Puisqu'il sera souvent question de dignité de la personne dans nos discussions, défendons par notre attitude la dignité du Parlement. N'oublions pas que l'essentiel de ce débat est de savoir quels espaces nouveaux de liberté et de choix on ouvre pour les Français. Il ne s'agit pas d'imposer à tout le monde une position, il s'agit d'ouvrir la possibilité d'un choix.

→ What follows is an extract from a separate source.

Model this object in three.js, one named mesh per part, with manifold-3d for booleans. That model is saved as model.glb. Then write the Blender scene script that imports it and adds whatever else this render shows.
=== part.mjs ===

Deuxième point : il ne faut pas – une fois de plus – repousser à plus tard la nécessité d'avancer sur ces questions, d'autant que, nous le savons, nous le ferons sans doute par étapes successives. M. le ministre Xavier Bertrand a cru bon de dire qu'il ne fallait pas faire une révolution. Personne, en la matière, ne l'a suggéré. Ce progrès par étapes était d'ailleurs le principe des lois de bioéthique. Il était prévu de réexaminer ces questions à intervalles réguliers – tous les cinq ans, en l'occurrence.
Le gouvernement et la majorité actuels semblent rompre avec cette ligne de conduite et vouloir toujours repousser à plus tard les débats et les décisions. Ainsi, sur la question récurrente de la fin de vie, le Premier ministre a lui-même pris sa plume pour rédiger une tribune publiée dans le journal Le Monde au mois de janvier dernier.
Il y reconnaît que « sur un sujet qui touche au sens profond que nous donnons au désir de vivre ou à la volonté de mourir, il n'y a pas de débat interdit, au contraire, car le débat sur la fin de vie est un débat de nature politique, au sens le plus noble du terme. »
Il ajoute et je ne peux que souscrire à ces propos : « Il ne s'agit pas de s'envoyer des anathèmes ou de se crisper sur des positions ou des tabous, de part et d'autre. Nous devons dialoguer en confiance et entendre, avec respect, les arguments de chacun. » Mais c'est pour conclure étrangement : « Il y a une méthode à proscrire, c'est celle de la précipitation. »
Il tente un peu plus loin de justifier en ces termes le refus d'agir : « Plutôt que de légiférer dans la précipitation, plutôt que de trancher sans prudence et sans recul une question fondamentale, nous devons poursuivre le renforcement de la culture palliative en France, mettre en oeuvre scrupuleusement le programme de développement des soins palliatifs et approfondir le débat sur la prise en charge de la fin de vie. »
Autrement dit, alors qu'il affirme par ailleurs dans ce texte son hostilité à titre personnel à la légalisation d'une aide active à mourir, il enterre la question dans les profondeurs d'un débat sans fin.
La prudence – et le recul – dont il propose de faire preuve, nous la voyons à l'oeuvre aujourd'hui. Refuser le débat est indissociable du refus de toute avancée législative. Il faut en effet préciser que cette tribune a été publiée quelques jours après le vote en commission au Sénat d'une proposition de loi sur la fin de vie. Elle était pourtant issue de plusieurs textes émanant de sénateurs et de sénatrices de plusieurs sensibilités de la majorité et de l'opposition. Pour ma part, je trouve le travail de cette commission exemplaire. La prise de position du Premier ministre a malheureusement eu pour conséquence immédiate le sabordage de cette proposition de loi en séance publique et le débat s'en trouve de nouveau enterré, sans aucun doute jusqu'aux prochaines élections présidentielle et législatives de 2012.